Input FASTQ Format

What FASTQ formats are compatible with Harpy

Linked-Read Format

Haplotagging, stLFR, TELLseq are valid and recognized. We continue to push for all linked-read platforms to adopt a standard FASTQ format we nicknamed LASTQ.

Non-linked reads

Standard FASTQ files with both old (/1) and new (1:N:ATCG) CASAVA format are expected to work.

FASTQ Read length

Reads must be at least 30 base pairs in length for alignment. By default, the qc module removes reads <30bp.

Compression

Harpy generally doesn't require the FASTQ input sequences to be in gzipped/bgzipped format, but it's good practice to compress your reads anyway. Compressed files are expected be compressed with either gzip or bgzip and end with the extension .gz .

Naming conventions

Unfortunately, there are many different ways of naming FASTQ files, which makes it difficult to accomodate every wacky iteration currently in circulation. While Harpy tries its best to be flexible, there are limitations.

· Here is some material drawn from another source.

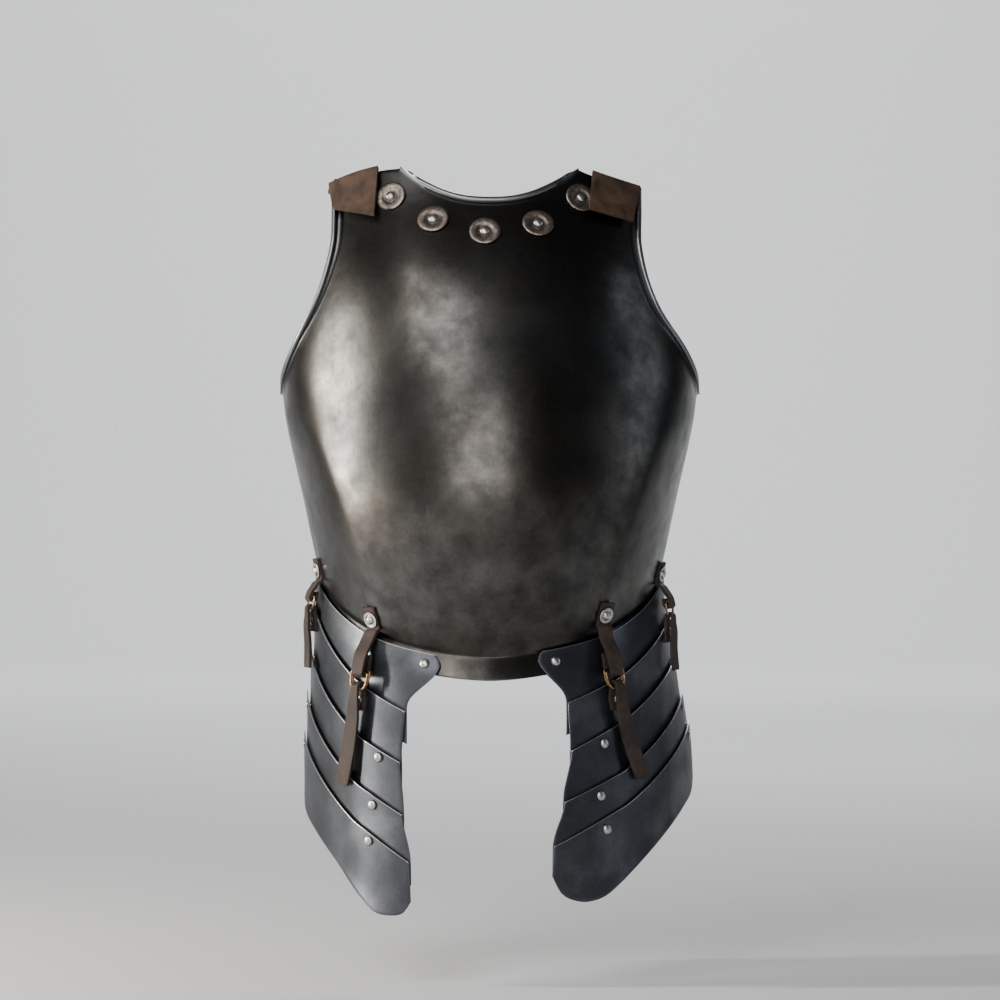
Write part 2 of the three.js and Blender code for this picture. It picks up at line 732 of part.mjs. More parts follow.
function rosetteRing() {
  const { radius, bevel, rim, dishTop, dishBottom, dish, sides } = rosette;
  return turned([
    [hole.radius, 0],
    [radius, 0],
    [radius - bevel, rim],
    [dishTop, rim],
    [dishBottom, dish],
    [hole.radius, dish],
    [hole.radius, 0],
  ], sides);
}

// ---------------------------------------------------------------- straps and rings

const ringsHold = (set) => (set.rings * 2 * ring.wire + (set.rings + 1) * ring.play + leatherThickness) / 2;
const arcHeight = (set) => set.bar + 1.5 * ring.wire - set.ringDepth;

const foldSteps = 5;

// Half a turn of leather around the rings: from the front to the back when it opens upwards.
function fold(height, off, radius, opensUp) {
  const points = [];
  for (let k = 0; k <= foldSteps; k += 1) {
    const angle = Math.PI * k / foldSteps;
    const drop = radius * Math.sin(angle) * (opensUp ? -1 : 1);
    points.push({ height: height + drop, off: off + radius * Math.cos(angle) });
  }
  return points;
}

// From under the washer, down over the lame's edge, round the bar and up behind.
function upperPath(set) {
  const radius = ringsHold(set);
  const front = strap.back + 2 * radius;
  const edge = set.washer - strap.edgeDrop;
  const slack = [0.25, 0.6].map((t) => ({
    height: mix(edge, set.bar, t),
    off: mix(strap.overEdge, front, Math.sin(t * Math.PI / 2)),
  }));
  return [
    { height: set.washer + strap.aboveWasher, off: strap.rest },
    { height: set.washer - strap.belowWasher, off: strap.rest },
    { height: edge, off: strap.overEdge },
    ...slack,
    ...fold(set.bar, strap.back + radius, radius, true).map((p) => ({ ...p, narrow: strap.bend })),
    { height: set.bar + set.backLength, off: strap.back },
  ];
}

// From the tail's end up to the rings, over them and down behind to the lower rivet.
function lowerPath(set) {
  const radius = ringsHold(set);
  const front = strap.back + 2 * radius;
  const arc = arcHeight(set);
  const tail = [...tailPath, { down: 0.12, off: front - 0.6, narrow: 0.75 }];
  return [
    ...tail.map(({ down, off, narrow }) => ({ height: mix(arc, set.tail, down), off, narrow })),
    ...fold(arc, strap.back + radius, radius, false).map((p) => ({ ...p, narrow: strap.throat })),
    { height: mix(arc, set.rivet, 0.5), ...returnPath.halfway },
    { height: set.rivet, off: strap.onLame, narrow: 1 },
    { height: set.rivet - strap.belowRivet, ...returnPath.end },
  ];
}

// A strap runs straight from its washer to the rings, and straight on from there to its tail.
const acrossStrap = (set, height) => tassets[set.side].sign * (height > set.bar
  ? THREE.MathUtils.mapLinear(height, set.washer, set.bar, set.washerAcross, set.barAcross)
  : THREE.MathUtils.mapLinear(height, set.bar, set.tail, set.barAcross, set.tailAcross));

// The directions of a strap set: sideways across the leather, and outward from the shell.
function strapFrame(set) {
  const { sideways } = placeOnShell(acrossStrap(set, set.bar), set.bar);
  return { sideways, outward: vector(sideways.y, -sideways.x, 0) };
}

function strapPoint(set, height, off) {
  return shellPoint(acrossStrap(set, height), height).addScaledVector(strapFrame(set).outward, off);
}

// A place on the shell or a lame under a strap, with the direction that stands on the leather there.
function placeUnderStrap(set, height, off, point) {
  const along = strapPoint(set, height + 1, off).sub(strapPoint(set, height - 1, off));
  return { point, normal: strapFrame(set).sideways.cross(along).normalize() };
}

function strapSheet(name, set, path, places) {
  const { sideways } = strapFrame(set);
  const centre = path.map(({ height, off }) => strapPoint(set, height, off));
  const last = centre.length - 1;
  const [outer, inner] = [1, -1].map((face) => centre.map((point, n) => {
    const along = centre[Math.min(n + 1, last)].clone().sub(centre[Math.max(n - 1, 0)]);
    const out = sideways.clone().cross(along).setLength(face * leatherThickness / 2);
    const half = strap.width / 2 * (path[n].narrow ?? 1);
    return [-1, 1].map((edge) => point.clone().add(out).addScaledVector(sideways, edge * half));
  }));
  return named(name, drill(sheet(outer, inner), places), finish.leather());
}

// The centre line of a D-ring: a nearly straight bar on top and a full arc below.
class RingLine extends THREE.Curve {
  constructor(depth) {
    super();
    this.arcDepth = depth - ring.corner;
  }

  getPoint(t, target = new THREE.Vector3()) {
    const angle = 2 * Math.PI * t;
    const above = Math.sin(angle) > 0;
    const power = 2 / (above ? 6 : 3);
    const x = ring.halfWidth * Math.sign(Math.cos(angle)) * Math.abs(Math.cos(angle)) ** power;
    const y = (above ? ring.corner : -this.arcDepth) * Math.abs(Math.sin(angle)) ** power;
    return target.set(x, y, 0);
  }
}

function ringMesh(set, number) {
  const line = new RingLine(set.ringDepth);
  const geometry = facingOut(mergeBare(
    new THREE.TubeGeometry(line, ring.along, ring.wire, ring.around, true)));
  const radius = ringsHold(set);
  const spread = (number - (set.rings - 1) / 2) * (2 * ring.wire + ring.play);
  const off = strap.back + radius + spread;
  const barHeight = set.bar + ring.wire * (ring.sit - ring.stagger * number);
  const top = strapPoint(set, barHeight, off);
  const bottom = strapPoint(set, barHeight - set.ringDepth, off);
  const up = top.clone().sub(bottom).normalize();
  const sideways = strapFrame(set).sideways.clone();
  sideways.addScaledVector(up, -sideways.dot(up)).normalize();
  const mesh = named(`${set.name}_ring_${number + 1}`, geometry, finish.ring());
  mesh.quaternion.setFromRotationMatrix(
    new THREE.Matrix4().makeBasis(sideways, up, sideways.clone().cross(up)));
  mesh.position.copy(top).addScaledVector(up, -ring.corner);
  return mesh;
}

// ---------------------------------------------------------------- shoulder straps

// The point that lies off the plate by a distance and is seen from the front at x and height.
function offPlate(side, x, height, off) {
  const { sign } = tassets[side];
  let baseX = x;
  let baseHeight = height;
  let place;
  for (let step = 0; step < 5; step += 1) {
    place = placeOnShell(sign * acrossAtX(baseX, baseHeight), baseHeight, off);
    baseX += x - Math.abs(place.point.x);
    baseHeight += height - place.point.z;
  }
  return place.point;
}

function shoulderStrap(set, places) {
  const columns = 3;
  const middle = shoulderPath.map((row) => {
    const points = [];
    for (let i = 0; i <= columns; i += 1) {
      const part = i / columns;
      const innerX = mix(mix(set.inner.topX, set.inner.endX, row.front), set.tongue.innerX, row.tongue);
      const outerX = mix(mix(set.outer.topX, set.outer.endX, row.front), set.tongue.outerX, row.tongue);
      const x = mix(innerX, outerX, part);
      const endHeight = mix(set.inner.endHeight, set.outer.endHeight, part);
      const height = mix(shoulderHeight(set.side, x) - row.below, endHeight, row.front);
      const lift = row.off > 2 ? set.outerLift * part * part : 0;
      points.push(offPlate(set.side, x, height, row.off + lift));
    }
    return points;
  });
  const normals = gridNormals(middle);
  const outer = offsetGrid(middle, normals, leatherThickness / 2);
  const inner = offsetGrid(middle, normals, -leatherThickness / 2);
  return named(`${set.side}_shoulder_strap`, drill(sheet(outer, inner), places), finish.leather());
}

// ---------------------------------------------------------------- assembly

const breastplateParts = new THREE.Group();
const plateHoles = [];
const strapHoles = {};

for (const spot of rosettes) {
  const side = Math.sign(spot.x);
  const place = placeOnShell(side * acrossAtX(Math.abs(spot.x), spot.height), spot.height);
  const layers = shoulderStraps.some((set) => set.rosette === spot.name)
    ? -shoulderPath[0].off + leatherThickness / 2
    : plateThickness;
  const stand = rosette.lift + rosette.dish + gap;
  plateHoles.push(place);
  strapHoles[spot.name] = place;
  breastplateParts.add(standing(
    `rosette_${spot.name}`, rosetteRing(), finish.rosette(), place, rosette.lift));
  breastplateParts.add(standing(
    `rosette_rivet_${spot.name}`, domedRivet(stand + layers + peenGap), finish.rivet(), place, stand));
}
for (const set of shoulderStraps) {
  breastplateParts.add(shoulderStrap(set, [strapHoles[set.rosette]]));
}

const tassetParts = new THREE.Group();
for (const [side, tasset] of Object.entries(tassets)) {
  const lameHoles = tasset.lames.map(() => []);

  // A rivet through the top of one lame and what lies behind it.
  const joint = (name, number, across, height, head, innerFace) => {
    const place = placeOnLame(side, number, across, height);
    const behind = place.point.clone().sub(innerFace).dot(place.normal);
    lameHoles[number].push(place);
    if (number > 0) lameHoles[number - 1].push(place);
    tassetParts.add(standing(
      name, domedRivet(gap + behind + peenGap, head.radius, head.height), finish.rivet(), place, gap));
    return place;
  };
  const lameBehind = (number, across, height) => {
    const place = placeOnLame(side, number - 1, across, height);
    return place.point.addScaledVector(place.normal, -lameThickness);
  };

  for (const { lame: count, across, height } of frontRivets[side]) {
    if (count === 1) {
      const flange = placeOnShell(tasset.sign * across, height, -plateThickness);
      plateHoles.push(joint(`${side}_tip_rivet`, 0, across, height, rivet, flange.point));
    } else {
      joint(`${side}_lame_rivet_${count}`, count - 1, across, height, rivet,
        lameBehind(count - 1, across, height));
    }
  }
  for (const count of [3, 4, 5]) {
    const height = edgeHeight(tasset.lames[count - 1], turnAt(rearRivet.across)) - rearRivet.belowEdge;
    joint(`${side}_rear_lame_rivet_${count}`, count - 1, rearRivet.across, height, rearRivet,
      lameBehind(count - 1, rearRivet.across, height));
  }

  for (const set of strapSets.filter((one) => one.side === side)) {
    const top = placeUnderStrap(set, set.washer, strap.rest, strapPoint(set, set.washer, 0));
    const leatherFace = strapPoint(set, set.washer, strap.rest).sub(top.point).dot(top.normal)
      + leatherThickness / 2;
    plateHoles.push(top);
    tassetParts.add(strapSheet(`${set.name}_upper_strap`, set, upperPath(set), [top]));
    tassetParts.add(standing(
      `${set.name}_strap_rivet`, flangedRivet(leatherFace + gap + plateThickness + peenGap),
      finish.rivet(), top, leatherFace + gap));

    const across = Math.abs(acrossStrap(set, set.rivet));
    const onLame = placeOnLame(side, 1, across, set.rivet).point;
    const low = placeUnderStrap(set, set.rivet, strap.onLame, onLame);
    const faceBelow = strapPoint(set, set.rivet, strap.onLame).sub(low.point).dot(low.normal)
      + leatherThickness / 2;
    const behind = low.point.clone().sub(lameBehind(1, across, set.rivet)).dot(low.normal);
    lameHoles[0].push(low);
    lameHoles[1].push(low);
    tassetParts.add(strapSheet(`${set.name}_lower_strap`, set, lowerPath(set), [low]));
    tassetParts.add(standing(`${set.name}_lower_rivet`,
      domedRivet(faceBelow + behind + strap.rivetGap + peenGap, rearRivet.radius, rearRivet.height),
      finish.rivet(), low, faceBelow + strap.rivetGap));
    for (let number = 0; number < set.rings; number += 1) tassetParts.add(ringMesh(set, number));
  }
  tasset.lames.forEach((row, number) => tassetParts.add(lameSheet(side, number, lameHoles[number])));
}
breastplateParts.add(breastplate(plateHoles));

const root = new THREE.Group();
root.add(breastplateParts, tassetParts);
export default root;
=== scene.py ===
# A blackened steel breastplate with two hanging tassets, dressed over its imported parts.
# Lengths in the dictionaries and tables are in millimetres and turned into metres where a mesh is made.
import math
from functools import lru_cache

import bmesh
import bpy
from mathutils import Matrix, Vector, noise


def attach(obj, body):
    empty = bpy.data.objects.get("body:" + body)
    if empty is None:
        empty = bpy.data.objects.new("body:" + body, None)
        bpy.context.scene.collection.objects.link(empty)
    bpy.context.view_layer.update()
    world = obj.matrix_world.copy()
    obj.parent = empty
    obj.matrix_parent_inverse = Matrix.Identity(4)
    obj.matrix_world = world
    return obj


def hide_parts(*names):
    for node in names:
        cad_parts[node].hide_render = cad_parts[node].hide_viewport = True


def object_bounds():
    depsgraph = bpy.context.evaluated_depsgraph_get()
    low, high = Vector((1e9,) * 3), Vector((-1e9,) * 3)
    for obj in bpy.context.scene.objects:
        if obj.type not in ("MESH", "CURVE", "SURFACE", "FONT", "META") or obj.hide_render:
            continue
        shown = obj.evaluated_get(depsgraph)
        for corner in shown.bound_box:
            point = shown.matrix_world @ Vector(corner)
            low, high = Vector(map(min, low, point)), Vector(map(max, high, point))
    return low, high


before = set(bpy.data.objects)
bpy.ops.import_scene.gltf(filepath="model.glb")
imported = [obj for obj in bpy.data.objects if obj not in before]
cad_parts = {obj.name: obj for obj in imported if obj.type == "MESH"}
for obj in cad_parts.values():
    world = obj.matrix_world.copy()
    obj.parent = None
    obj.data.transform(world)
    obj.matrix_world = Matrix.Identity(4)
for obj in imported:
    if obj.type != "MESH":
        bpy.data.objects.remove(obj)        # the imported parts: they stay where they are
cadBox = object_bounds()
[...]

To that end, for the preprocess , qc , and align modules, the most common FASTQ naming styles are supported:

  • sample names: a-z 0-9 . _ - case insensitive
    • you can mix and match special characters, but that's bad practice and not recommended
    • examples: Sample.001, Sample_001_year4, Sample-001_population1.year2 <- not recommended
  • forward: _F .F _1 .1 _R1_001 .R1_001 _R1 .R1
  • reverse: _R .R _2 .2 _R2_001 .R2_001 _R2 .R2
  • fastq extension: .fq .fastq case insensitive
  • gzipped: 👍 supported ❤️ recommended
  • not gzipped: 👍 supported

You can also mix and match different formats and styles within a given directory, although again, this isn't recommended. As a good rule of thumb for any computational work, you should be deliberate and consistent in how you name things.